Record set:
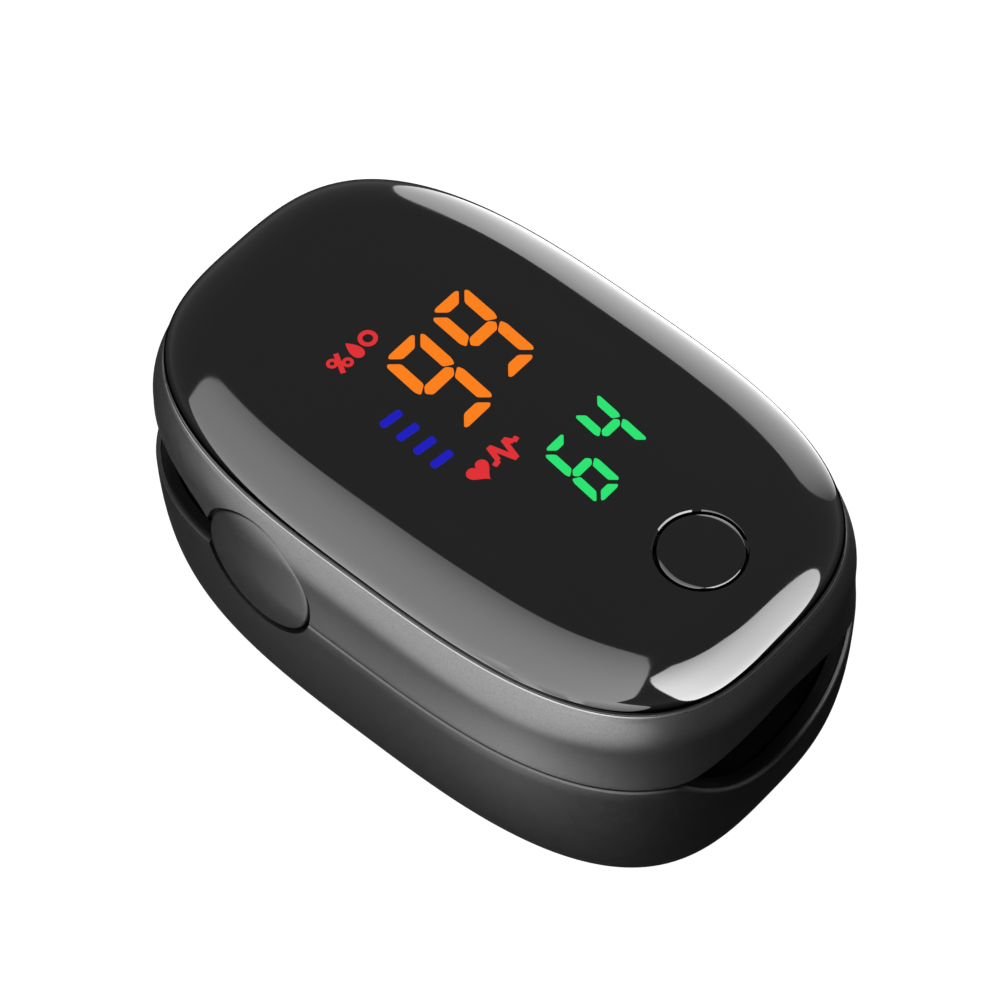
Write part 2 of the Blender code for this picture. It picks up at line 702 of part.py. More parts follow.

==

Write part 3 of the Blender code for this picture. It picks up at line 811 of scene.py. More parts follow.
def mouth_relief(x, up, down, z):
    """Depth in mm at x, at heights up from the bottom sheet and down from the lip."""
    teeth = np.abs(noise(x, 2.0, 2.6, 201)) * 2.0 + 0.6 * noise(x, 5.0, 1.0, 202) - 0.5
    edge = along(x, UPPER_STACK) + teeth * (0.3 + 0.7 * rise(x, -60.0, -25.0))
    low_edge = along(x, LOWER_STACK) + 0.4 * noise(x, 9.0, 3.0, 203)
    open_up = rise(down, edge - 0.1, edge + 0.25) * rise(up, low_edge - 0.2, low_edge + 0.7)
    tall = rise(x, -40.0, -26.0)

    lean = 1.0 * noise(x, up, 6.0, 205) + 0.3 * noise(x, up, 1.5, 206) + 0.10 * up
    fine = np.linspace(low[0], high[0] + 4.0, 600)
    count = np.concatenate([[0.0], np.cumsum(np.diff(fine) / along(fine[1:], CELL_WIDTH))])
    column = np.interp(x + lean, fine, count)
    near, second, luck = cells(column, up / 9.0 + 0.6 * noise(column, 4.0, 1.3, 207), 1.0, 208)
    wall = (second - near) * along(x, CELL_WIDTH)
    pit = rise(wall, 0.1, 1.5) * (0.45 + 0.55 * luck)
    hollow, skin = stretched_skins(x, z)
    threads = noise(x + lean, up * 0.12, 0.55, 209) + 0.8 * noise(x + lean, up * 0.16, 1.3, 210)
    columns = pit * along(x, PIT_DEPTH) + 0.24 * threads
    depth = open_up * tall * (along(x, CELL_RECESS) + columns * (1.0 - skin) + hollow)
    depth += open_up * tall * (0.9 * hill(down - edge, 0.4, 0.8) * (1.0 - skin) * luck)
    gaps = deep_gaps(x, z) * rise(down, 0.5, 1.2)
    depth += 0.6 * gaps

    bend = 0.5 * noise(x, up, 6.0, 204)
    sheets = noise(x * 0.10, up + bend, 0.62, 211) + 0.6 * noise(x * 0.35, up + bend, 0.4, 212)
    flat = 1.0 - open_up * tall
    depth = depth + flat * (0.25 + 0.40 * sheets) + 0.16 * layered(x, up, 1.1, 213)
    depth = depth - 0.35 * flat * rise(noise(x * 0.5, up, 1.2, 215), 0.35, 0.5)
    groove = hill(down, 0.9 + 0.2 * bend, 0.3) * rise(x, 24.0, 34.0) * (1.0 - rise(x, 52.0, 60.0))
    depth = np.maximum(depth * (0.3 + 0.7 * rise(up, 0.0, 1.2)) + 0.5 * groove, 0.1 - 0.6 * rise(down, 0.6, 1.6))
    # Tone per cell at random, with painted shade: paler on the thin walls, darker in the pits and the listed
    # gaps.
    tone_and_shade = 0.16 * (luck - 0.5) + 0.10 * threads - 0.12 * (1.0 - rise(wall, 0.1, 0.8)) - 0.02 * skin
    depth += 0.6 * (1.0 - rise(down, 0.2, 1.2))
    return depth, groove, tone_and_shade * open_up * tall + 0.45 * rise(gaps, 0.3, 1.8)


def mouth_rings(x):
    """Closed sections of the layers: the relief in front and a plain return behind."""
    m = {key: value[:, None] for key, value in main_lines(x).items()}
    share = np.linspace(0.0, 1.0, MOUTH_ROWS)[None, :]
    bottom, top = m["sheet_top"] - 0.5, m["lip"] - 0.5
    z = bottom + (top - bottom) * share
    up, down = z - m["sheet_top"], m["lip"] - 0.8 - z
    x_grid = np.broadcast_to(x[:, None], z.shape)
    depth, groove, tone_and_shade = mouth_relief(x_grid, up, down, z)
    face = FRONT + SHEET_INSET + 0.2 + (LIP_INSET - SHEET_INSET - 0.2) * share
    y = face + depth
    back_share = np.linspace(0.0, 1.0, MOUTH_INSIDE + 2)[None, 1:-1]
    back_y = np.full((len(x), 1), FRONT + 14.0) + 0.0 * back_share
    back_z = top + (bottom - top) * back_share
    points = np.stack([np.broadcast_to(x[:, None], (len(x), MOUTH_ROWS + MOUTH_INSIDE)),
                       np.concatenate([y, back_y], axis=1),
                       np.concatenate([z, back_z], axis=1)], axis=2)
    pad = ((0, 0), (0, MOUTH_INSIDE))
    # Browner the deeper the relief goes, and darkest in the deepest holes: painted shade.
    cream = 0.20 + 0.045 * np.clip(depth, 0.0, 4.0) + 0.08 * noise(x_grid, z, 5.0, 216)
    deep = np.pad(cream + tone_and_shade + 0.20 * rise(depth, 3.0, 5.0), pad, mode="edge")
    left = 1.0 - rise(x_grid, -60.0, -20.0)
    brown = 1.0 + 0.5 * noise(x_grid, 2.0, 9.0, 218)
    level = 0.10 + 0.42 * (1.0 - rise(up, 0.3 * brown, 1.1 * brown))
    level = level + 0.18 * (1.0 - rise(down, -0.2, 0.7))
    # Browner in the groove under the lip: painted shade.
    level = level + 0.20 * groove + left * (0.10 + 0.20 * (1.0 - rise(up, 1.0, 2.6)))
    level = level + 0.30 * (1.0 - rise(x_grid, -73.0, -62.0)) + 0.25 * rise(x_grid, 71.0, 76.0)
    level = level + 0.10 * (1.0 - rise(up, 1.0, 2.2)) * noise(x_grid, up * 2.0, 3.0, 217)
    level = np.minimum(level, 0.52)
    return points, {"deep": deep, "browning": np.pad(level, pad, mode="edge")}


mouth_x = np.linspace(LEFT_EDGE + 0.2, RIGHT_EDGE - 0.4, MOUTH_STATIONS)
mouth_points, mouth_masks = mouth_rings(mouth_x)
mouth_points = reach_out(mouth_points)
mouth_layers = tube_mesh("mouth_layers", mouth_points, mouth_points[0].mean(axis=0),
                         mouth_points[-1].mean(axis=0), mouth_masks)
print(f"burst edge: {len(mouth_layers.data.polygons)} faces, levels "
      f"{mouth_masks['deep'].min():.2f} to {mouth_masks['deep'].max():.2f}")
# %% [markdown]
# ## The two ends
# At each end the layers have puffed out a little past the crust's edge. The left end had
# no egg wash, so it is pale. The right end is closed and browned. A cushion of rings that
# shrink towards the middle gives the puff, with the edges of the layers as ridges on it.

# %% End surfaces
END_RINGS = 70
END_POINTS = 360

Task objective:
Extract, word for word, the line containing "Write part 3", the line containing "tall = rise(x, -40.0, -26.0)", and every line between them.

The output:
Write part 3 of the Blender code for this picture. It picks up at line 811 of scene.py. More parts follow.
def mouth_relief(x, up, down, z):
    """Depth in mm at x, at heights up from the bottom sheet and down from the lip."""
    teeth = np.abs(noise(x, 2.0, 2.6, 201)) * 2.0 + 0.6 * noise(x, 5.0, 1.0, 202) - 0.5
    edge = along(x, UPPER_STACK) + teeth * (0.3 + 0.7 * rise(x, -60.0, -25.0))
    low_edge = along(x, LOWER_STACK) + 0.4 * noise(x, 9.0, 3.0, 203)
    open_up = rise(down, edge - 0.1, edge + 0.25) * rise(up, low_edge - 0.2, low_edge + 0.7)
    tall = rise(x, -40.0, -26.0)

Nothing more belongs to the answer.